Types of Standards
A useful starting point is to consider the definition provided by the International Standards Organisation (ISO):
"Standards are documented agreements containing technical specifications or other precise criteria to be used consistently as rules, guidelines, or definitions of characteristics, to ensure that materials, products, processes and services are fit for purpose."
In the context of RFID including smart labels the reference to technical specifications or other precise criteria may be considered to embrace four types of standard:
Technology Standards - dealing with the technological features, such as the air interface communications format and data exchange protocols, that have to be agreed to assure compatibility or interoperability in systems produced by different manufacturers or systems providers.
Application Standards - dealing with agreements on the way or ways in which technology or systems are to be used in particular applications to ensure consistent usage in a specified manner. Many devices only require technology standards. However, open systems application standards using data carriers have to ensure that data created at a source has to be perfectly understandable by any, even unknown, recipients. Application standards often set parameters and associated values, which constrain the associated technology standard in terms of performance or other features.
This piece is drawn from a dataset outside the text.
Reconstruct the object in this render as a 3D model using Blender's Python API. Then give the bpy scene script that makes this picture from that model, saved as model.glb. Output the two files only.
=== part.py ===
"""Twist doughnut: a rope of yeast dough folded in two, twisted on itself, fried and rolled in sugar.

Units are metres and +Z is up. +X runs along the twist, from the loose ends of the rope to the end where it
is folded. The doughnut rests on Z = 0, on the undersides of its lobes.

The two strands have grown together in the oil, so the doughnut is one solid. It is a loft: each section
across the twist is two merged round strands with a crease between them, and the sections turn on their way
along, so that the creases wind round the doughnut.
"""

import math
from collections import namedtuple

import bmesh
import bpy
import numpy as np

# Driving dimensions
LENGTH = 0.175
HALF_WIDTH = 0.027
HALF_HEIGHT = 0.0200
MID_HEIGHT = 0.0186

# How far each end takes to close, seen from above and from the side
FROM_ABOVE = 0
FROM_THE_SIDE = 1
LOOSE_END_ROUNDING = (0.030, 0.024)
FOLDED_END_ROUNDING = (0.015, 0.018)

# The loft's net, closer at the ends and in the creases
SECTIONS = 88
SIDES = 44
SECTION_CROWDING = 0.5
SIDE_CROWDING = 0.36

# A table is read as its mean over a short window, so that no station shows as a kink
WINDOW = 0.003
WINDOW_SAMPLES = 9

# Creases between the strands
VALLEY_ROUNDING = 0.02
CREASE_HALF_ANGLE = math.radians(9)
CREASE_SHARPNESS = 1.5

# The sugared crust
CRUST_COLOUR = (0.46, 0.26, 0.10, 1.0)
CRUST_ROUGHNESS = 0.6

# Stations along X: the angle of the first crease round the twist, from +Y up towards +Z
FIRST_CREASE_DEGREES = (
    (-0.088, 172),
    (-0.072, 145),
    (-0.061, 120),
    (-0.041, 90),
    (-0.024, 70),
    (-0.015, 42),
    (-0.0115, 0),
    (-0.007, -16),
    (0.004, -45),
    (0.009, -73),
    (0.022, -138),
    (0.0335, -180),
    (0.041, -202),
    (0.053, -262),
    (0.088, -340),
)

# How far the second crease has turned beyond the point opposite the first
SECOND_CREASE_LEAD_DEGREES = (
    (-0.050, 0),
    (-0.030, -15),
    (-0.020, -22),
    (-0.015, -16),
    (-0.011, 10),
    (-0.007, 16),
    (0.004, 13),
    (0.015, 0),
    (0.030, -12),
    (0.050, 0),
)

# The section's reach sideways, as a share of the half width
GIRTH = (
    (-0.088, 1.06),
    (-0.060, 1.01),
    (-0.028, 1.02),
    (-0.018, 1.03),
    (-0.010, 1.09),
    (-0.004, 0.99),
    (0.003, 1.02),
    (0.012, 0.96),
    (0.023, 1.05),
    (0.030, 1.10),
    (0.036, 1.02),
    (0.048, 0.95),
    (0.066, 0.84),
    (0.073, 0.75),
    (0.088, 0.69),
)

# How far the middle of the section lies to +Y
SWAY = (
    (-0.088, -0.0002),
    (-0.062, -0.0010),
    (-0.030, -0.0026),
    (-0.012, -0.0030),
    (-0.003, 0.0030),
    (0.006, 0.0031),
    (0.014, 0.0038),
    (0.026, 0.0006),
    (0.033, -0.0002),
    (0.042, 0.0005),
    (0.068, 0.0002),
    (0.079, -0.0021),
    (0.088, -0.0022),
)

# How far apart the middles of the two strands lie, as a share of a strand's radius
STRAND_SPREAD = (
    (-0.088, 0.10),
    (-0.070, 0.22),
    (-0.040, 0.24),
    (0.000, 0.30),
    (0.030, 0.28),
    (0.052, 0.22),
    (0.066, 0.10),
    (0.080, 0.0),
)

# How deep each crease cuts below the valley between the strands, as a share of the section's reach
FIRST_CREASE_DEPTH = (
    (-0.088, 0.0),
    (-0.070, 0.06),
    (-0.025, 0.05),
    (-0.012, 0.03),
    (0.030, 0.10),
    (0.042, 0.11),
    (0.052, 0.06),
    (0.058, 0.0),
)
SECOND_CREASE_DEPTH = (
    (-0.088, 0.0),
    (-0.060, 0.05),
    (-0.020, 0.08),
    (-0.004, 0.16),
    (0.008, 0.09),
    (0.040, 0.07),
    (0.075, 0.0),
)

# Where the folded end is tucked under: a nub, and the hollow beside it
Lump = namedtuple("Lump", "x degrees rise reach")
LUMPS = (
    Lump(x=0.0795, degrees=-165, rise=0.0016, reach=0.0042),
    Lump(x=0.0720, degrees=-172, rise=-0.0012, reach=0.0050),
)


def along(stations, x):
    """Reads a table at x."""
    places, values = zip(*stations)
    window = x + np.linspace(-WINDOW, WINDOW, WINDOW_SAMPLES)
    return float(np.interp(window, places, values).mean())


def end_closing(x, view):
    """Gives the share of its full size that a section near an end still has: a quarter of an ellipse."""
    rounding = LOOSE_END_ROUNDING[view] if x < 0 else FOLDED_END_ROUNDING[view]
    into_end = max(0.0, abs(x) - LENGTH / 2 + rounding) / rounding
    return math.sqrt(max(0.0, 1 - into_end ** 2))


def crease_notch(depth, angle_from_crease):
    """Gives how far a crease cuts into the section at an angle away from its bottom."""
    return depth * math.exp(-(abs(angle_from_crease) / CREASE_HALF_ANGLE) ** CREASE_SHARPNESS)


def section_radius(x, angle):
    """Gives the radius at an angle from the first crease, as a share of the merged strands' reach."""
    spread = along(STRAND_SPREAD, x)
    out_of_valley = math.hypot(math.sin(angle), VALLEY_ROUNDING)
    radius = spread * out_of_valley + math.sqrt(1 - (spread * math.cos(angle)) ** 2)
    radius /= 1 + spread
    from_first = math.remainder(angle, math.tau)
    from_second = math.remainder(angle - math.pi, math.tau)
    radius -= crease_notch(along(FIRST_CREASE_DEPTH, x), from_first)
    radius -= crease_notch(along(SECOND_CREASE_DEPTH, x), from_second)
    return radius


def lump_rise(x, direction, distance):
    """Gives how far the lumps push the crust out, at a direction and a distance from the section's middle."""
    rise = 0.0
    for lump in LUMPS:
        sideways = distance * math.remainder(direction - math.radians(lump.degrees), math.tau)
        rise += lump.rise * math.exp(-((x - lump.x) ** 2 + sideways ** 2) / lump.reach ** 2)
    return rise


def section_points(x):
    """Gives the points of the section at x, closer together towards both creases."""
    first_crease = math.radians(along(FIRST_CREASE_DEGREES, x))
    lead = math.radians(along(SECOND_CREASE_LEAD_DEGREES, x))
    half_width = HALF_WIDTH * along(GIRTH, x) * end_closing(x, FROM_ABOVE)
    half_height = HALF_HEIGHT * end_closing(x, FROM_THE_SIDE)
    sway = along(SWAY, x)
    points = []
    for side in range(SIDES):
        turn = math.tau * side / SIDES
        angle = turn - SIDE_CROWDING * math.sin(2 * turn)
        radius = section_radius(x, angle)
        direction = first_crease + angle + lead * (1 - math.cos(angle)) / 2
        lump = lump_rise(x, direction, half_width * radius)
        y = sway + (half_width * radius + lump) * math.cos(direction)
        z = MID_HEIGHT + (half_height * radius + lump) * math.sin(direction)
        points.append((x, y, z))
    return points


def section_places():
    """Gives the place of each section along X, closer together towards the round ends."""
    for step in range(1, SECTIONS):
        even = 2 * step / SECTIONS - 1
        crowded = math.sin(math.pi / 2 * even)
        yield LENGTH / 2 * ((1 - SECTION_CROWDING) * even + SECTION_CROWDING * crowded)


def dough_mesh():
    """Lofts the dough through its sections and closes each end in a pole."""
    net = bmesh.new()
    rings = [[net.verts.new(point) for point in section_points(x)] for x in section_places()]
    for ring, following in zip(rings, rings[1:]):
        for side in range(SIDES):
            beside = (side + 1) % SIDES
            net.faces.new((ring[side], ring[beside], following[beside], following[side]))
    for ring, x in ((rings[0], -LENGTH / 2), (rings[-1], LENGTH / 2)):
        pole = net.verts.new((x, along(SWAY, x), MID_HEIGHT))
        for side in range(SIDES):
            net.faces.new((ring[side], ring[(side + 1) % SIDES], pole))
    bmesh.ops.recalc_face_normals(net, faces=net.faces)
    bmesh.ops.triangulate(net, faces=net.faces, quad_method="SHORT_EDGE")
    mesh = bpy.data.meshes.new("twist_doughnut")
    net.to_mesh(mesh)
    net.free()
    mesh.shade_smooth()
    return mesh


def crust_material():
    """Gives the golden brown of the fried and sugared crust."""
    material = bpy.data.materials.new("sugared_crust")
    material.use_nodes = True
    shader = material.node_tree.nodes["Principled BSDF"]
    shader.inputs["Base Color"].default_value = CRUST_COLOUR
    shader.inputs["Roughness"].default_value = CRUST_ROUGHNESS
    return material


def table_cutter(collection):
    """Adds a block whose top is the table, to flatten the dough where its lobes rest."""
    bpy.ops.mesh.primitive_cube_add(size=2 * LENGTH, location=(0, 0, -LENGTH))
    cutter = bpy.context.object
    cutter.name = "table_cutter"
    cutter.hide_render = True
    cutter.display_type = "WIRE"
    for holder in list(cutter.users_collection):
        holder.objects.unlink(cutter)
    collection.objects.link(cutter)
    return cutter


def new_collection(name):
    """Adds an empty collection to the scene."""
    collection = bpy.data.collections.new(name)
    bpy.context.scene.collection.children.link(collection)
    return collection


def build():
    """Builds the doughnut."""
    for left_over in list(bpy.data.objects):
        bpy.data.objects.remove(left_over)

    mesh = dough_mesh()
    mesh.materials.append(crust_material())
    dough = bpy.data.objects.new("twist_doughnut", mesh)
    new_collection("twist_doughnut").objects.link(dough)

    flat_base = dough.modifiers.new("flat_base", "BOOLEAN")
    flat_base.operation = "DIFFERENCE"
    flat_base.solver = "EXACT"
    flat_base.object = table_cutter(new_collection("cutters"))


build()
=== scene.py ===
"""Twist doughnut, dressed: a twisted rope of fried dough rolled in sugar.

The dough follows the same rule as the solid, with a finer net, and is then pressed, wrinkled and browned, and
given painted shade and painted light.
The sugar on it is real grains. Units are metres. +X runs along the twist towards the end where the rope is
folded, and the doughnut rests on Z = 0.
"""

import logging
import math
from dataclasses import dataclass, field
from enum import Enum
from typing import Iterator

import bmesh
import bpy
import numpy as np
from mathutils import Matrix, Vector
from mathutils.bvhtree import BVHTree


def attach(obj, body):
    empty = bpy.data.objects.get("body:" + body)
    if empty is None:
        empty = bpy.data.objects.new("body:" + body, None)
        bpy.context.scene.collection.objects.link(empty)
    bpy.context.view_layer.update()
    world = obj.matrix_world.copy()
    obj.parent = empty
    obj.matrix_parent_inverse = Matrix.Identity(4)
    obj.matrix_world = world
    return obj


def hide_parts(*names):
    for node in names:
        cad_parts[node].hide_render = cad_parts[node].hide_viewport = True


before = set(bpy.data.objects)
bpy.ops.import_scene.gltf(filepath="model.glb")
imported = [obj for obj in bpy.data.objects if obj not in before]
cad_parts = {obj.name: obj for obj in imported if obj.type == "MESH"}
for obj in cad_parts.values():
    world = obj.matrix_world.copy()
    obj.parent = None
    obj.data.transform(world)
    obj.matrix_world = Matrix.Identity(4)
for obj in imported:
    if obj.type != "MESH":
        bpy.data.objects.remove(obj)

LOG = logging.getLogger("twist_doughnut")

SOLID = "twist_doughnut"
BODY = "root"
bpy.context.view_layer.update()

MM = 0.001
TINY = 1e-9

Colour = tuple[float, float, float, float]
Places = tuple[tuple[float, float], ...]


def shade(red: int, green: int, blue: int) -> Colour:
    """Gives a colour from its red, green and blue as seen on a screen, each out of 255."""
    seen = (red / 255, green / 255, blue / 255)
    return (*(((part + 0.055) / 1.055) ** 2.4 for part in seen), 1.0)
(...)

The application standard may incorporate the data standard, or refer to an external data standard.
Data Standards - dealing with the agreements on the way data is structured for compatibility and interoperability requirements.
Conformance Standards - dealing with agreements that specify the way in which systems are to perform to be acceptable with respect to particular performance or operational criteria.
Because of the 'radio' or electromagnetic nature of RFID the conformance requirements extend to particular regulatory demands with respect to electromagnetic spectrum usage. RFID data carriers (tags or transponders) and associated systems may be viewed as short range devices (SRDs), sharing spectrum with other short range entities such as telemetry systems and radio alarms. As with any class of spectrum users they are required to comply with requirements concerning licensed or unlicensed operational parameters, electromagnetic compatibility, interference immunity and safety. These regulatory aspects are in addition to the basic technology standards and can differ between countries and regulatory authorities, and may be changed over time. Regulations relating to short range devices can generally be distinguished for particular bands and power levels and are invariably specified at national level according to nationally defined needs. As a consequence national regulatory specifications can often be seen as a source of non-harmonisation when viewing needs for international standards.